Jesse James

Jesse James
aka Baron Jesse von Throttlebottom
aka Chubby McStuffin
Food.  Wine.  Fashion.

Abandoned as a wee pup, I was given the moniker Talon by my rescuers for my pronounced claws.  However, after spending some months at a rather drab animal shelter I aspired to form an alliance with several other dachshunds.  I was summarily banished for bad behavior, but not before being branded as Jesse James after the famous, or rather infamous, outlaw.  Since my adoption I have developed a disdain for the poverty which characterized my former life.  In place of survival instincts I have cultivated a rather discerning palate for good food, fine wine, and a well-tailored trouser.

 

 

Bandit
aka El Perro Rojo, Loco y Flojo
aka Surly Grouchypants
Business. Politics. Gadgets.

Bandit likes:
-red meat
-growling
-a bull market

Bandit dislikes:
-you
-a bear market (refer to portrait)
-anyone who tries to get between him and his dog biscuits

 

 

Rachel

 Rachel
aka Rat
aka Ratty
aka Silly Trollop
Celebrity. Gossip.

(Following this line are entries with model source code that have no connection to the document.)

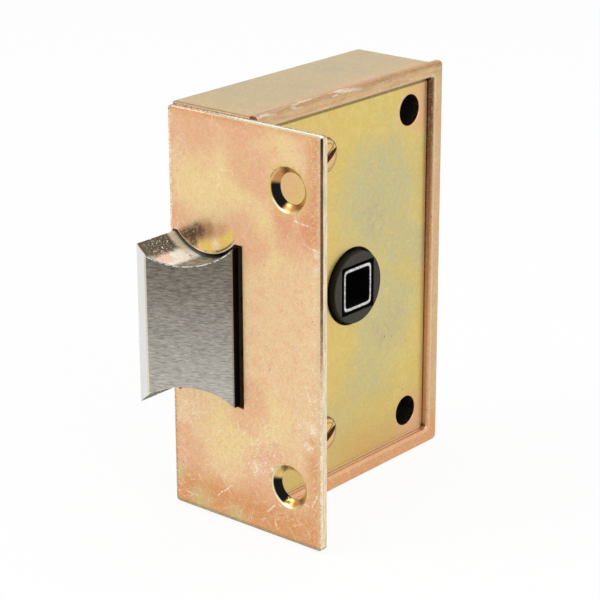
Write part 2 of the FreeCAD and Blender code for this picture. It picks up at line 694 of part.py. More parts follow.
def spindle_sleeve():
    """Square steel sleeve that grips the spindle."""
    half = s.spindle_square / 2
    outer = half + s.sleeve_wall
    span = (back_x, boss_face_x - s.sleeve_sunk)
    tube = box("sleeve_block", span, (-outer, outer), (-outer, outer))
    tube = rounded("sleeve_corners", tube, s.sleeve_round, lambda edge: runs(edge, "x"))
    bore = box("sleeve_bore", (span[0] - PAST, span[1] + PAST), (-half, half), (-half, half))
    return cut("spindle_sleeve", tube, bore)


def guide_pin(word, y):
    """Shouldered pin on which the tail slides, grooved for its clip."""
    centre = (y, -s.guide_drop)
    neck_x = tail_low_x - s.tail_play
    clip_x = tail_high_x + s.tail_play
    end_x = clip_x + s.clip_thick + s.pin_end
    return fuse(
        f"guide_pin_{word}",
        rod(f"guide_{word}_spigot", "x", (back_x, floor_x), centre, s.rivet_diameter / 2),
        rod(f"guide_{word}_shoulder", "x", (floor_x, neck_x), centre, s.guide_shoulder / 2),
        rod(f"guide_{word}_neck", "x", (neck_x, clip_x), centre, s.guide_neck / 2),
        rod(f"guide_{word}_groove", "x", (clip_x, clip_x + s.clip_thick), centre, s.clip_groove / 2),
        rod(f"guide_{word}_end", "x", (clip_x + s.clip_thick, end_x), centre, s.guide_neck / 2),
    )


def guide_pin_clips():
    """Two open spring clips in the grooves of the guide pins."""
    clips = []
    low = tail_high_x + s.tail_play
    span = (low, low + s.clip_thick)
    deep = (low - PAST, low + s.clip_thick + PAST)
    for word, y in (("front", -s.guide_front), ("rear", s.guide_rear)):
        centre = (y, -s.guide_drop)
        ring = rod(f"clip_{word}_disc", "x", span, centre, s.clip_diameter / 2)
        bore = rod(f"clip_{word}_bore", "x", deep, centre, s.clip_groove / 2)
        half = s.clip_groove / 2
        mouth = box(f"clip_{word}_mouth", deep, (y - half, y + half), (-s.guide_drop - s.clip_diameter, -s.guide_drop))
        clips.append(cut(f"clip_{word}", ring, bore, mouth))
    return group("guide_pin_clips", *clips)


def follower_stop_pin():
    """Pin that the arm rests against when the bolt is out."""
    centre = (stop_pin_y, s.stop_height)
    return rod("follower_stop_pin", "x", (back_x, mid_x + s.arm_thick / 2), centre, s.stop_pin / 2)


def rod_bracket():
    """Bent bracket behind the spring, riveted to the back."""
    z = (s.bracket_low, s.bracket_top)
    rear_y = bracket_front_y + s.bracket_thick
    solid = fuse(
        "bracket_solid",
        box("bracket_foot_plate", (floor_x, floor_x + s.bracket_thick), (rear_y - s.bracket_foot, rear_y), z),
        box("bracket_upright", (floor_x, floor_x + s.bracket_reach), (bracket_front_y, rear_y), z),
    )
    tools = [rod("bracket_rod_hole", "y", (bracket_front_y - PAST, rear_y + PAST), (mid_x, spring_z),
                 s.rod_diameter / 2)]
    tools += [
        rod(f"bracket_foot_hole_{n}", "x", (floor_x - PAST, floor_x + s.bracket_thick + PAST), (y, spring_z),
            s.bracket_rivet / 2)
        for n, y in enumerate(bracket_rivet_ys)
    ]
    return cut("rod_bracket", solid, *tools)


def rod_bracket_rivets():
    """Two rivets that hold the bracket's foot to the back."""
    rivets = []
    head_x = floor_x + s.bracket_thick
    for n, y in enumerate(bracket_rivet_ys):
        shank = rod(f"bracket_rivet_{n}_shank", "x", (back_x, head_x), (y, spring_z), s.bracket_rivet / 2)
        head = rod(f"bracket_rivet_{n}_head", "x", (head_x, head_x + s.rivet_head_height), (y, spring_z),
                   s.rivet_head / 2)
        rivets.append(fuse(f"bracket_rivet_{n}", shank, head))
    return group("rod_bracket_rivets", *rivets)


def spring_guide_rod():
    """Rod through the spring, riveted in the bracket and sliding through the tail's tab."""
    rear_y = bracket_front_y + s.bracket_thick + s.rod_behind
    return rod("spring_guide_rod", "y", (-s.rod_front, rear_y), (mid_x, spring_z), s.rod_diameter / 2)


def latch_spring():
    """Compression spring between the tail's tab and the bracket."""
    half_wire = s.spring_wire / 2
    length = bracket_front_y - tab_rear_y - s.spring_wire
    path = doc.addObject("Part::Helix", "spring_path")
    bind(path, "Radius", s.spring_mean / 2)
    bind(path, "Height", length)
    bind(path, "Pitch", length / s.spring_turns)
    path.Placement.Rotation = TURNS["y"]
    place(path, mid_x, tab_rear_y + half_wire, spring_z)
    section = doc.addObject("Part::Circle", "spring_section")
    bind(section, "Radius", half_wire)
    place(section, mid_x + s.spring_mean / 2, tab_rear_y + half_wire, spring_z)
    spring = doc.addObject("Part::Sweep", "latch_spring")
    spring.Sections = [section]
    spring.Spine = (path, [])
    spring.Solid = True
    spring.Frenet = True
    return spring


# Places that several pieces share
spring_z = s.spring_height
tab_rear_y = s.tail_thick - s.tab_front
push_face_y = s.push_start + s.push_gap
lug_bottom_z = s.push_radius - s.lug_below
tip_reach = flank(FLANK_STEPS)
window_top_z = root(tip_reach[0] * tip_reach[0] + tip_reach[1] * tip_reach[1]) + s.window_gap
window_rear_y = s.hub_radius + s.window_gap
window_front_y = -s.bolt_throw - s.hub_radius - s.web_gap
window_bottom_z = -s.guide_drop + s.tail_low_bar / 2
tail_top_z = window_top_z + s.tail_bar
tail_bottom_z = -s.guide_drop - s.tail_low_bar / 2
tail_rear_y = window_rear_y + s.tail_rear_bar
tail_rivet_centres = [
    (head_rear_y - s.tail_rivet_in, side * s.tail_rivet_spread / 2) for side in (1, -1)
]
arm_run_y = s.arm_root - s.arm_back
arm_run_z = s.arm_back_height - s.arm_root_height
arm_run = root(arm_run_y * arm_run_y + arm_run_z * arm_run_z)
arm_side_y = (s.stop_height - s.arm_root_height) * arm_run_y / arm_run_z - s.arm_root
stop_pin_y = arm_side_y - (s.stop_pin / 2 + s.stop_gap) * arm_run / arm_run_z
bracket_rear_y = bracket_front_y + s.bracket_thick
bracket_rivet_ys = [
    bracket_rear_y - s.bracket_foot + s.rivet_head / 2 + n * s.bracket_rivet_pitch for n in range(2)
]


def check(pieces):
    """Stops if any object failed or any piece isn't a sound solid."""
    for item in doc.Objects:
        if "Invalid" in item.State or "Error" in item.State:
            raise RuntimeError(f"{item.Name}: {item.State}")
    for item in pieces:
        if item.Shape.isNull() or not item.Shape.isValid() or not item.Shape.Solids:
            raise RuntimeError(f"{item.Name}: no sound solid")


def main():
    pieces = [
        case(), forend(), forend_studs(), forend_nuts(), cover_plate(), cover_screws(),
        cover_post("upper", 1), cover_post("lower", -1), fixing_tube("upper", 1), fixing_tube("lower", -1),
        latch_bolt(), bolt_tail(), bolt_tail_rivets(), follower(), spindle_sleeve(),
        guide_pin("front", -s.guide_front), guide_pin("rear", s.guide_rear), guide_pin_clips(),
        follower_stop_pin(), rod_bracket(), rod_bracket_rivets(), spring_guide_rod(), latch_spring(),
    ]
    doc.recompute()
    check(pieces)
    os.makedirs("parts", exist_ok=True)
    for item in pieces:
        item.Label = item.Name
        item.Shape.exportStep(f"parts/{item.Label}.step")
        print(item.Label, len(item.Shape.Solids), round(item.Shape.Volume, 1))


main()
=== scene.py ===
"""Cupboard rim latch: the dressed model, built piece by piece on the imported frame."""
import math
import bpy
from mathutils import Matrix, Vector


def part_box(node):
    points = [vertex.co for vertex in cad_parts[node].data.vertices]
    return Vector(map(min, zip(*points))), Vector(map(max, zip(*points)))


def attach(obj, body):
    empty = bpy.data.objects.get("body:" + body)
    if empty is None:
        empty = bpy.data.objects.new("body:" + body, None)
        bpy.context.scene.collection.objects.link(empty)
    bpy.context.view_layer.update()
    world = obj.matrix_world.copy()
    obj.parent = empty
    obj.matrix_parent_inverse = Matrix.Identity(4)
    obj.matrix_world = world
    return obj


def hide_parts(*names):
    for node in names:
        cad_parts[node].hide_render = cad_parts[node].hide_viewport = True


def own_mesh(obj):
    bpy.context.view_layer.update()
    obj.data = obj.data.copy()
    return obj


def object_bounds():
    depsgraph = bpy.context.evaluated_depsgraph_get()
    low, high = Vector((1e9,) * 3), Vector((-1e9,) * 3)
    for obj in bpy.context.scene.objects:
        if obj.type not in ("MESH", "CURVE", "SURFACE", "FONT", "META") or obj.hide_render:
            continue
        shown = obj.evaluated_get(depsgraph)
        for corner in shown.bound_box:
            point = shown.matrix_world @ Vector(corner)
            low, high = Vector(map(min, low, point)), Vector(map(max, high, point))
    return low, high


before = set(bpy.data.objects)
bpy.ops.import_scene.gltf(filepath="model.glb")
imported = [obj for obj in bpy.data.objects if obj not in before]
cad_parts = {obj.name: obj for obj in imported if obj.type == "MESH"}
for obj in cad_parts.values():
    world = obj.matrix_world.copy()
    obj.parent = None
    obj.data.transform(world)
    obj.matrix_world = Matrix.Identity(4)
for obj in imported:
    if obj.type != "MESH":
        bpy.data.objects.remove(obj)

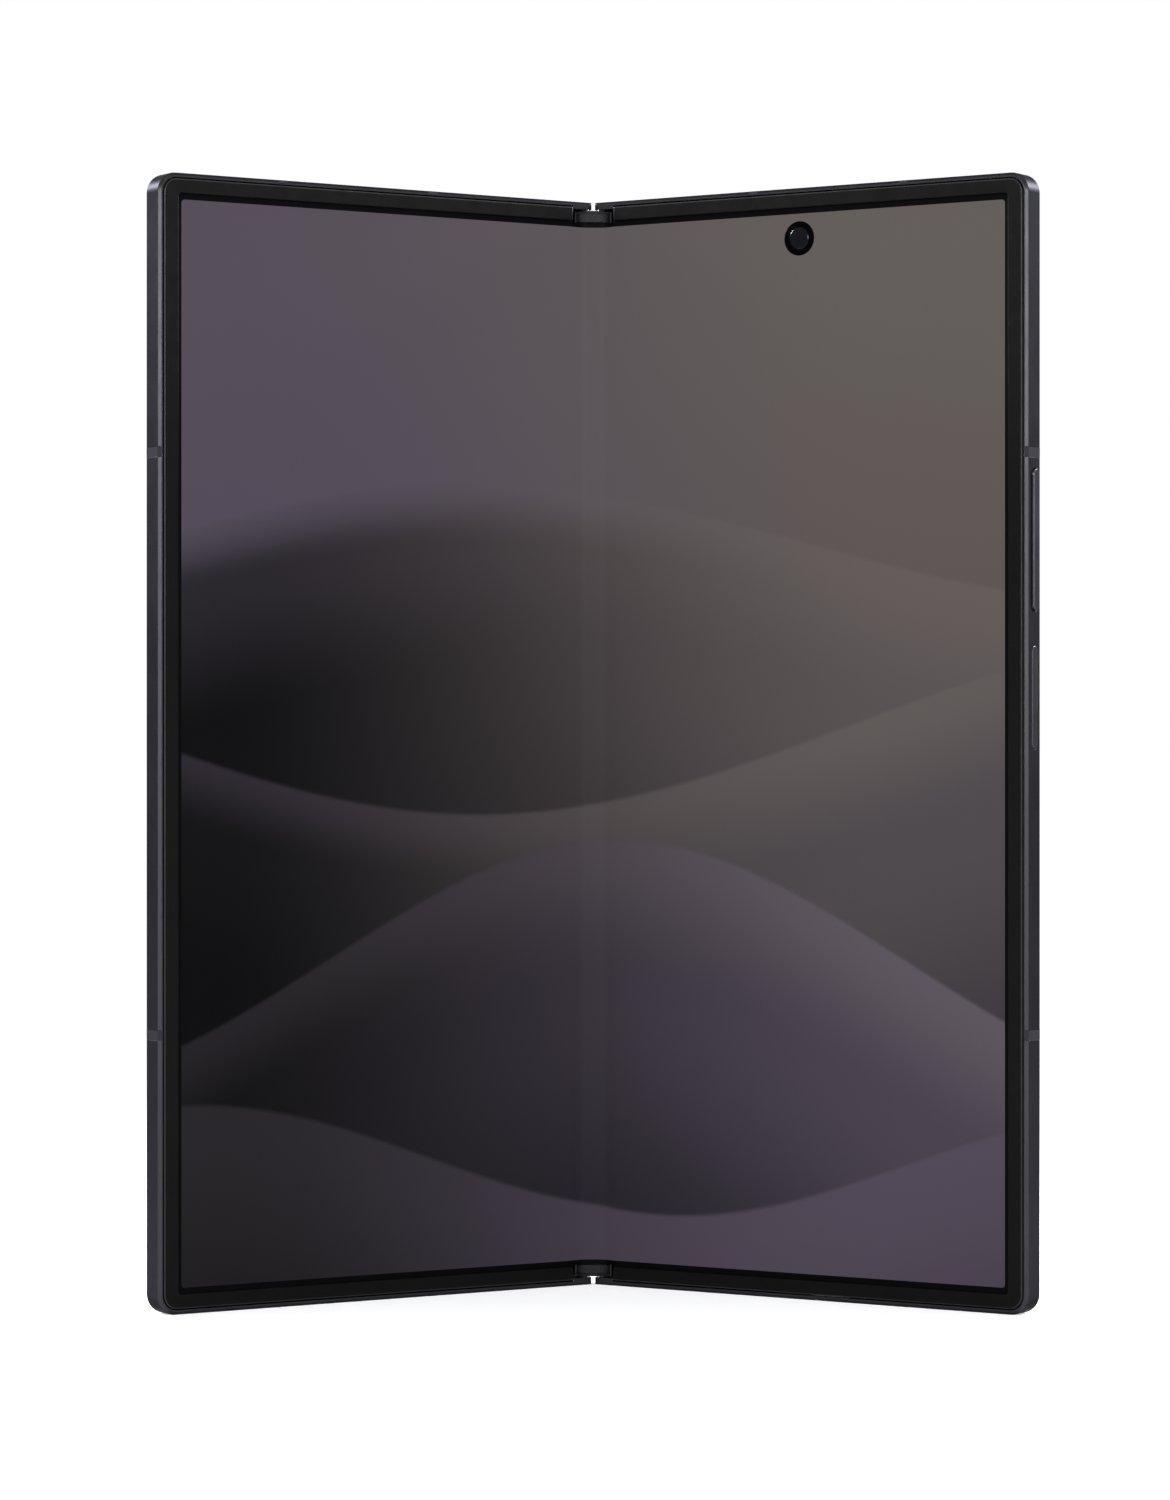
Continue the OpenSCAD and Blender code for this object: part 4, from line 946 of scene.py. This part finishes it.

Vapid thought.

I don’t remember much, really.  I want to say I was named Trixy before, but someone thought that was dumb, so, whatever.  I loooooove dressing up for parties and having my fur brushed 100 times a day because my agent said that if you don’t look cute enough you’ll end up on the streets which is so not hot.  Let’s see, I love pink, but I really love every color (because everything goes with black, stupid).  I think all celebrities should have black fur because then they would look cute happy cute like me and not like hot messes.  OMG I LOVE Brad Pitt!!!  But why is he with Angelina?  I could totally have more babies.

 

Deano
aka Mr. Snigglesworth
aka Sniggy
Music. Art. Death.

Music sucks.  Art sucks.  Life sucks.  I am le tired.